This was prompted by a discussion at the Ambleside Year 0 group, where Phyllis and Kathy were talking about MEP, the free math program, being a spiral, and Charlotte Mason's defense of the use of a mastery program for teaching math. Phyllis suggested she'd like to at one point study CM's sayings on this, and we also have to be cautious because her idea of mastery may or may not be in total harmony with that understood today by the term. She points to MEP being a CM friendly program in the use of manipulatives and the way lessons are presented.
I'm going to write about mastery versus spiral from Engelmann's point of view, and present the argument that a homeschooling setting is ideal to make our teachings guided by mastery of skills, (even if we are using a program originally designed as a spiral). When we use a program and resources as an aid and are not constrained to follow anything by the letter, such as in a classroom setting, and when combined with a precise knowledge of our children skills (if wholesome or still being formed), this will help us avoid skipping too fast from lesson to lesson without the children fully understanding and mastering of the skills previously presented. Knowing this difference between mastery and spiral will also help us when buying programs or when putting together resources.
I don't intend to give a thorough analysis of CM at this time, I may make some conjectures but take them with pins and feel free to rebuke or add information that may prove or disprove my reflections on the matter.
Allow me to start by quoting Engelmann:
When students are taught to mastery, they become smarter, acquire information faster, and develop efficient strategies for learning. Teachers must have an understanding of what mastery is and how to achieve it in their students. However, teachers cannot teach to mastery without referencing the performance of their students. In addition, teachers cannot teach to mastery without a program design that supports the approach.We have to remember he is writing to a teacher/students audience. In a classroom setting, the program the teachers are mandated to follow makes all the impact. We, at home, are free to implement what we have in the way that best fits our family needs and our principles.
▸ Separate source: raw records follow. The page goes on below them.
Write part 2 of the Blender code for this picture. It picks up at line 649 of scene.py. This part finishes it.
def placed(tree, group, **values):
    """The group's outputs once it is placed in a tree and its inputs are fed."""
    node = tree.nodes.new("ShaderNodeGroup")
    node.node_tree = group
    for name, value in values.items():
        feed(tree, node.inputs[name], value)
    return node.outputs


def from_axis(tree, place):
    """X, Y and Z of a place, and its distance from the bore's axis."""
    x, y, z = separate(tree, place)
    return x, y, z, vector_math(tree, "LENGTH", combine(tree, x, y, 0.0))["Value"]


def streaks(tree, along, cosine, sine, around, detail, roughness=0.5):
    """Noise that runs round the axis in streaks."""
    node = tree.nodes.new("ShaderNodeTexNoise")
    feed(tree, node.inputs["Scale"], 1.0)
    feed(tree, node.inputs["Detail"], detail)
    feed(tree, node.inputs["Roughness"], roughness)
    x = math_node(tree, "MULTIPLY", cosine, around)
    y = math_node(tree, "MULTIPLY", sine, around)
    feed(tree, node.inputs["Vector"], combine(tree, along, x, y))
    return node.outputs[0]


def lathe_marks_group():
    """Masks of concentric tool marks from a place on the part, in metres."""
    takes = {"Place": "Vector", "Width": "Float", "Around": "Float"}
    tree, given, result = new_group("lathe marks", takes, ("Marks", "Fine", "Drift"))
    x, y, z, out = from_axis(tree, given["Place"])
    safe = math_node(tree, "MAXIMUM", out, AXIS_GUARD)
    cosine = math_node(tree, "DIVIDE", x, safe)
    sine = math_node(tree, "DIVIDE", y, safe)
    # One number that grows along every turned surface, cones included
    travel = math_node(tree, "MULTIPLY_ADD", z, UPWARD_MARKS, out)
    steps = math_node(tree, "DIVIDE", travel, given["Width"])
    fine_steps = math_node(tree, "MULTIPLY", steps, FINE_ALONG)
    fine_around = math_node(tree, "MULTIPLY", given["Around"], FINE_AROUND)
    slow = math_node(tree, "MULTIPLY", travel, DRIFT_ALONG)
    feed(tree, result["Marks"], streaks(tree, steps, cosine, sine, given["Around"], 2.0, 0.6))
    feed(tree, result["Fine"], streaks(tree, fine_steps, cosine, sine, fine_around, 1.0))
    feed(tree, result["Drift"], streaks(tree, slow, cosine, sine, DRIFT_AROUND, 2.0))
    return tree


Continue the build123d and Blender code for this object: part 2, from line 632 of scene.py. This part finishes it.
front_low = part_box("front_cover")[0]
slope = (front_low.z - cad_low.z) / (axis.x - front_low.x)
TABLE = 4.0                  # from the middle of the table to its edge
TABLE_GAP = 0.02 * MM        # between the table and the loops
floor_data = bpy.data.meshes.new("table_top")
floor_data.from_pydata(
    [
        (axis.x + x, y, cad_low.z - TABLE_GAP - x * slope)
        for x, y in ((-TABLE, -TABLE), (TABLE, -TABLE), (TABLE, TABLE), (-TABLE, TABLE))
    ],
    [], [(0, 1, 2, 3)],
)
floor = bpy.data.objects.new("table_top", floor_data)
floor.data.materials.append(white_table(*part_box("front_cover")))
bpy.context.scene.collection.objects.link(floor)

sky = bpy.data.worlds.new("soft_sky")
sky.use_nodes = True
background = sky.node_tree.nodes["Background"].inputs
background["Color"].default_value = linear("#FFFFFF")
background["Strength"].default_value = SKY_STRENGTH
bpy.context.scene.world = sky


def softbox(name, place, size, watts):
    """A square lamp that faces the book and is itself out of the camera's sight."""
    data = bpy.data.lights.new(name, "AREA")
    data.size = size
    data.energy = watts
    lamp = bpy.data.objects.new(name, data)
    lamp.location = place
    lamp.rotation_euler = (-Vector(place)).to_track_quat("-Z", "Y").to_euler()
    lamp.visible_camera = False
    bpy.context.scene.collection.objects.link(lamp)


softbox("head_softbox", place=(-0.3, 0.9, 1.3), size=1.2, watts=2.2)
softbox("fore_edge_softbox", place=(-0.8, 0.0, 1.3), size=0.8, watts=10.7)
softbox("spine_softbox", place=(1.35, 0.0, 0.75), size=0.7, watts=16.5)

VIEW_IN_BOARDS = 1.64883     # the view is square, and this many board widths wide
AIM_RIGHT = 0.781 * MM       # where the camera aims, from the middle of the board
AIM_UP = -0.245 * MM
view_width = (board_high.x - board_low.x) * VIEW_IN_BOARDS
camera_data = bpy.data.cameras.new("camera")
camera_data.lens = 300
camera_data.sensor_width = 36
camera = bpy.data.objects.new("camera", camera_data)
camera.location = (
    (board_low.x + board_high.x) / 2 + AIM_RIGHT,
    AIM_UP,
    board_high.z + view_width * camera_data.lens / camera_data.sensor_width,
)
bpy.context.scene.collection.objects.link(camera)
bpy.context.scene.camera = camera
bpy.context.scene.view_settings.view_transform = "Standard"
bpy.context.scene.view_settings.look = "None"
Englemann proceeds to give us five reasons for the benefits of a mastery program. Then he exposes the deficiency of the spiral as follows:
Most programs do not require teaching to mastery. Teaching to mastery is a foreign practice to many experienced teachers because most programs do not require mastery. Instead of providing continuous skill development, these programs present topical or thematic units. Students will work on a particular unit for a few days and then it will be replaced by another unit that is not closely related to the first and that does not require application of the same skills and knowledge. This design, referred to as a “spiral curriculum,” is more comfortable for the program designers, teacher, and students; however, it is inferior for teaching skills and knowledge.
It is comfortable for the designers because the design does not have to be careful. The designers do not have to document that everything that is presented is “teachable”; the amount of new learning does not have to be carefully measured. The amount of time required for a “lesson” does not have to correspond precisely to a period, because the design assumes that different teachers will take different amounts of time to get through a particular “lesson” and “unit.” The amount of new material is not controlled. The expectations for student performance is low because teachers understand that students will not actually master the material. They will simply be exposed.
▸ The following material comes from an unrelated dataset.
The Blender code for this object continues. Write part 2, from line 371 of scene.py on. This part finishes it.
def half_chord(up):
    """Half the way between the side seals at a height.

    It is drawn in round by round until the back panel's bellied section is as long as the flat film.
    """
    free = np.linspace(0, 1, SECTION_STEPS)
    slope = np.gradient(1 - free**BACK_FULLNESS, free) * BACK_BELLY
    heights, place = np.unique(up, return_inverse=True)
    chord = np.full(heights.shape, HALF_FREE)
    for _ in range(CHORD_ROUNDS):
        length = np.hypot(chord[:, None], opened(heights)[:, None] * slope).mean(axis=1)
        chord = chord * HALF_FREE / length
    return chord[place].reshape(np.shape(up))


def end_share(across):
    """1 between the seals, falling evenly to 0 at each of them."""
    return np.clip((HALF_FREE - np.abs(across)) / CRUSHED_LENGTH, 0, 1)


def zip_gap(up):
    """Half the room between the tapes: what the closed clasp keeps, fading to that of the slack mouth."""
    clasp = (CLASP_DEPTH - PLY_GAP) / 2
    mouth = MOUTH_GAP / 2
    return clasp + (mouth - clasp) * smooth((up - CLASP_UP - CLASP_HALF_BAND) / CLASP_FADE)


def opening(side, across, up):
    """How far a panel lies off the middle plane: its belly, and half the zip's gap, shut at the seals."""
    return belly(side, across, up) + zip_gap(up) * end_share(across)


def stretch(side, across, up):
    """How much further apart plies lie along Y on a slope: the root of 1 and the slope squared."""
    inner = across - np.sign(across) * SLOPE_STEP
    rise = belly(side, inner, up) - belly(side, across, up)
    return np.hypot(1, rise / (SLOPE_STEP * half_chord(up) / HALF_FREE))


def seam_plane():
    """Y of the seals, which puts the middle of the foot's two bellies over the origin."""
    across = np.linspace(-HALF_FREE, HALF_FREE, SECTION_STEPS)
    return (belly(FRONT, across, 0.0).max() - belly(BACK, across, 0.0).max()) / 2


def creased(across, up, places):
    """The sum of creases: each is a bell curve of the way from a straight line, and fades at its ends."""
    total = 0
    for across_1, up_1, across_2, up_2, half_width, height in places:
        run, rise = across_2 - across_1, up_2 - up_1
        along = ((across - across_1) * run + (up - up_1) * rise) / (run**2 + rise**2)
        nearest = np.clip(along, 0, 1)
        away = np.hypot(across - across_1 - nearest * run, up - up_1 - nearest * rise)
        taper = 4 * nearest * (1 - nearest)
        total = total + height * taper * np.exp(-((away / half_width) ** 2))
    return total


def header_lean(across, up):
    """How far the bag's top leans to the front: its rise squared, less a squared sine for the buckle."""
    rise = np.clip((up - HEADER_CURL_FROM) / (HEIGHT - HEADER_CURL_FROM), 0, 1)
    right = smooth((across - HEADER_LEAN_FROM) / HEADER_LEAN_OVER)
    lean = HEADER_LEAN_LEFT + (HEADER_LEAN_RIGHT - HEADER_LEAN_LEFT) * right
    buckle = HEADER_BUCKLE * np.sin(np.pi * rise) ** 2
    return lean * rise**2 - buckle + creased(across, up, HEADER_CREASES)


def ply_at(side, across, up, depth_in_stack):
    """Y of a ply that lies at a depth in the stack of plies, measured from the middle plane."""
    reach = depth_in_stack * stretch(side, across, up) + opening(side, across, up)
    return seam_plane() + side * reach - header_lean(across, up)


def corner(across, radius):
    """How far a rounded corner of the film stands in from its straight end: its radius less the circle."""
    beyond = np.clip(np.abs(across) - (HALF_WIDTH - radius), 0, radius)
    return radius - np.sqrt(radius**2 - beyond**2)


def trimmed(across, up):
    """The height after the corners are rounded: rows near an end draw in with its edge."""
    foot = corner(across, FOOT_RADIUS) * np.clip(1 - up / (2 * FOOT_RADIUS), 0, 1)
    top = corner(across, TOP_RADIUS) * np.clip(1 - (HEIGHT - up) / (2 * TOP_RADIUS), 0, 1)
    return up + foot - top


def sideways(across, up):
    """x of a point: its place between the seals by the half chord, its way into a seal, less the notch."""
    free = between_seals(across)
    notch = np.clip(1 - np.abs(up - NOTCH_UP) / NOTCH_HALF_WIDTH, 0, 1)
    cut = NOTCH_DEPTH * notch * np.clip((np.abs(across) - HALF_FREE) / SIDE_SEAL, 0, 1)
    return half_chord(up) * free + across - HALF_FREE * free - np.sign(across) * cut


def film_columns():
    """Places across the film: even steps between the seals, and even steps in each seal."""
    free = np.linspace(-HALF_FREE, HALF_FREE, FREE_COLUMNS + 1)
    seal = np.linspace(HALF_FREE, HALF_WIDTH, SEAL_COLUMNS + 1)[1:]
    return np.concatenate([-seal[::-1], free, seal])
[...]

If the systematic program is like a stairway, the spiral curriculum is like a series of random platforms suspended on different levels. Students are mysteriously transported from one platform to another, where they remain for a few days as they are exposed to information that is not greatly prioritized. Mastery is impractical with a spiral curriculum design because many students lack the background knowledge they need to stand on a particular “platform.” The poor design relieves the program designer of assuring that earlier-taught skills and knowledge are mastered and used. The poor design also relieves students of the responsibility of learning to mastery and it relieves the teacher of teaching to mastery. It therefore promotes poor teaching and poor learning.Reading the first paragraph of this quote, one can easily infer that if this is the premise of a spiral, it wouldn't have been Miss Mason's choice. She criticized the practice of some teachers lecturing about inconexed topics, and called that 'the art of fragmentation', and a spiral program can easily lead to lessons that fit that description.
In summary, a program that teaches to mastery is like a stairway. Mastery is the guarantee that students are able to reach each stair without falling.
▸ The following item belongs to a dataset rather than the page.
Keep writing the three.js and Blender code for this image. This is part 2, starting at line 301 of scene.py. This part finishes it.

I believe that homeschooling parents have a way with knowing if the children grasped a concept, skill, or if they haven't mastered it yet. We don't have to move on, we don't have to present results to the principal, district, etc. We don't have to follow the approved program to teach any given subject. We can, in other words, benefit from any materials, free programs, or what we have and base our learning experience in the mastery of skills. We also know when we have to wait for more maturity, and we are constantly revising and being sure the foundation is being built.
That's what I like about living math more and more, we don't need to follow and finish any text book. Many programs repeat the lessons across the different 'grade levels', many don't present them for enough time, and there are many key mathematical points such as place value that need to be mastered to move on to other aspects such as multiplication, etc. If we provide the children with a rich mathematical experience they will be climbing the mastery ladder with confidence.